The Federal Reserve reported last year that two-thirds of America’s large banks aren’t well-managed in one or more key areas of risk and governance. However, those same banks enjoy record levels of capital and liquidity and are making billions from investments in new technology. That can’t all be luck. Clearly, the “not well managed” rating has become a largely meaningless statement of opinion.
Second, introduce legislation implementing the administration’s executive orders. Notably, the underlying policy for Executive Order 13892 is to require that regulatory agencies provide procedural safeguards “above and beyond those that the courts have interpreted the Due Process Clause of the Fifth Amendment to the Constitution to impose.” Adding more due process to bank supervision would create certainty, clarity and—most important—fairness.
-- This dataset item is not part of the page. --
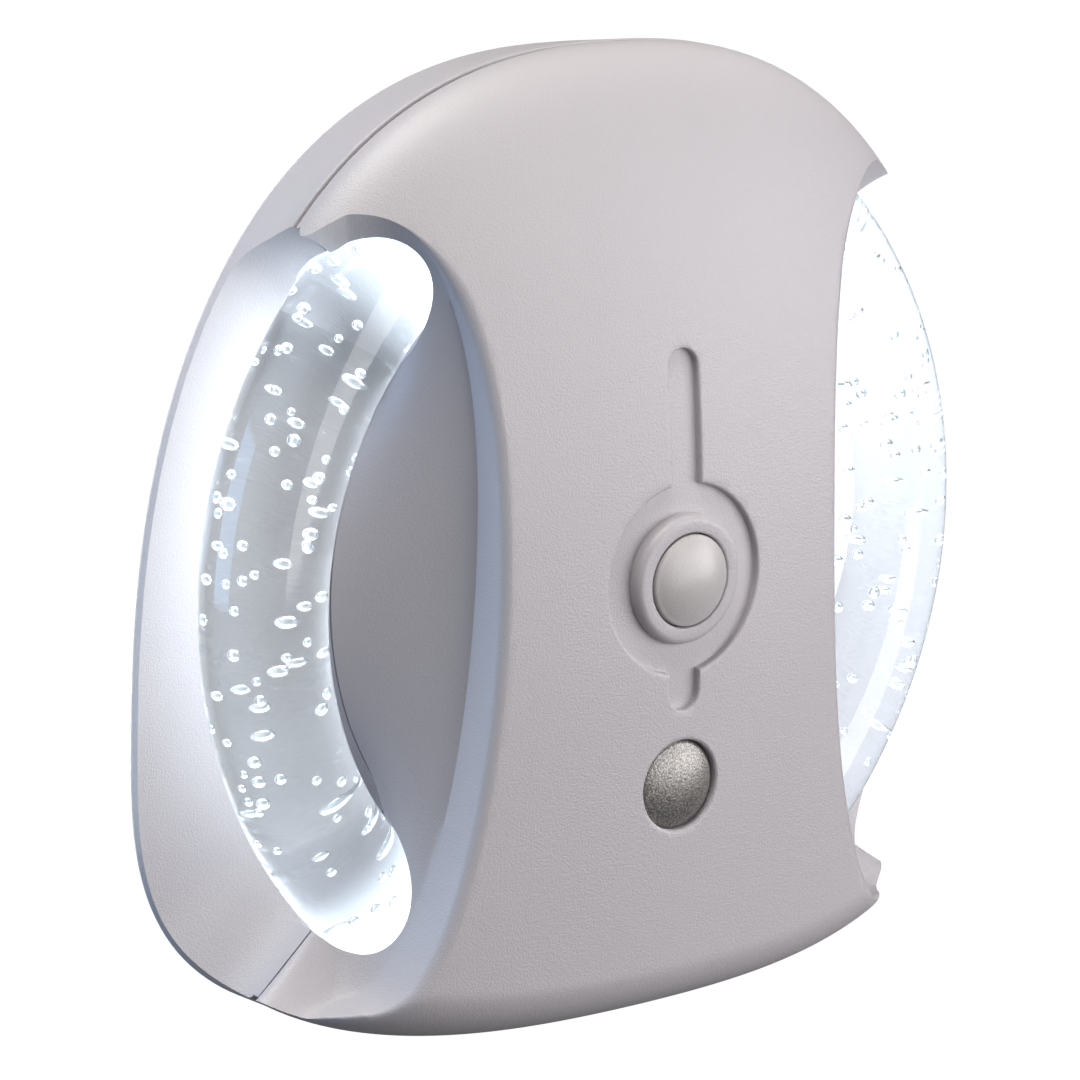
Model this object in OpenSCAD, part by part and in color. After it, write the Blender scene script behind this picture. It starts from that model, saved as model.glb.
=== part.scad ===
// Plug in night light: two curved acrylic rods bridge side pockets of a two part housing.
// Origin: middle of the plug on the wall face. Front is -Y, the wall is +Y, +Z is up.

/* [Housing] */
// Widest half width of the body, at the parting line
half_w = 50; // [48:0.5:53]
// Height of the body's top above the plug
top_h = 50.8; // [49:0.2:54]
// Depth of the body's bottom below the plug
low_h = 47; // [45.5:0.5:50]
// How far below the plug the body is widest
wide_drop = 14; // [12:0.5:16]
// Roundness of the outline above its widest level, where 2 is an ellipse
round_top = 2.4; // [2.2:0.05:2.7]
// Roundness of the outline below its widest level
round_low = 3; // [2.6:0.1:3.4]
// Depth of the front housing, from its face to the parting line
front_d = 15.2; // [14.8:0.2:17]
// Depth of the rear housing, from the parting line to the wall
rear_d = 9.8; // [9.4:0.2:11]
// How far the rear housing narrows from the parting line to the wall
draft = 1.1; // [0.4:0.1:1.6]
// How far the rear housing's bottom drops towards the wall
low_spread = 1; // [0:0.1:1.4]
// Wall thickness of both housings
wall = 2; // [1.6:0.1:2.2]
// Rounding of the edge at the wall
back_round = 1.2; // [0.6:0.1:1.8]
// Height over which the face rolls under at the bottom
bottom_roll = 7.5; // [5:0.5:10]
// How fast the face falls away to the sides
cross_round = 1.8; // [1.6:0.1:2.2]
// How late the face rolls over at the top
top_fall = 2.3; // [2:0.1:2.8]

/* [Side pockets] */
// Half width of the front panel at its waist
waist_half_w = 21.3; // [21:0.1:23]
// Height of the waist above the plug
waist_h = 5; // [2:0.5:8]
// Height of the pocket's top end at the front
pocket_top = 36.5; // [35:0.5:37.5]
// Depth of the pocket's lower end at the front
pocket_low = 40; // [39:0.5:41]
// How far the panel edge flares at the top end
flare_top = 9; // [7:0.5:11]
// How far the panel edge flares at the lower end
flare_low = 12.2; // [10:0.2:14]
// Depth of the band beside the panel, at the waist
band_d = 6.4; // [5.5:0.1:7.5]
// How much deeper the band gets at its ends
band_gain = 4.4; // [3:0.2:5]
// How far the lower lip falls towards the side, out of 10
lip_fall = 2.8; // [1.5:0.1:3.5]
// Angle of the pocket's ends, seen from the middle of the rod's bend
pocket_angle = 42.5; // [41:0.5:44]
// Gap between the rod and the pocket round it
trough_gap = 1.75; // [1.2:0.05:1.8]

/* [Light rods] */
// Diameter of the acrylic rod
rod_d = 12.5; // [11.6:0.1:12.8]
// Radius of the rod's bend, to its middle
rod_bend_r = 42.8; // [42:0.2:43.4]
// How far the middle of the bend lies on the far side of the body's middle
rod_offset = 2.8; // [2:0.2:3.6]
// How far the middle of the bend lies below the plug
rod_drop = 0.7; // [0:0.1:1.5]
// Angle from the middle of the rod to each end
rod_angle = 54; // [52:0.5:56]
// Clearance round the rod in its sockets
rod_clear = 0.25; // [0.15:0.05:0.35]
// Wall of the sockets
socket_wall = 1.5; // [1.2:0.1:1.8]
// Number of bubbles in a rod
bubbles = 126; // [60:1:126]
// Diameter of the largest bubbles
bubble_d = 1.3; // [0.9:0.05:1.35]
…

Third, amend the Congressional Review Act to punish agencies that don’t submit rules to Congress as mandated by statute. The law clearly says that rules not submitted Congressional review and analysis can’t take effect. Today, however, the law is only enforceable by Congress, and not by those who are regulated, and therefore the most affected. Regulated parties should be empowered to raise the absence of a Congressional Review Act submission as a complete defense for noncompliance. This would create an incentive for agency compliance with the law.
The Trump administration has shown a stronger commitment to expanding due process in bank supervision than any White House in recent history. We urge Congress to give these reforms a strong and enduring legislative foundation.
Mr. Isaac, chairman of Secura/Isaac Group, is former chairman of the FDIC. Mr. Gannon is a partner at Davis Wright Tremaine LLP.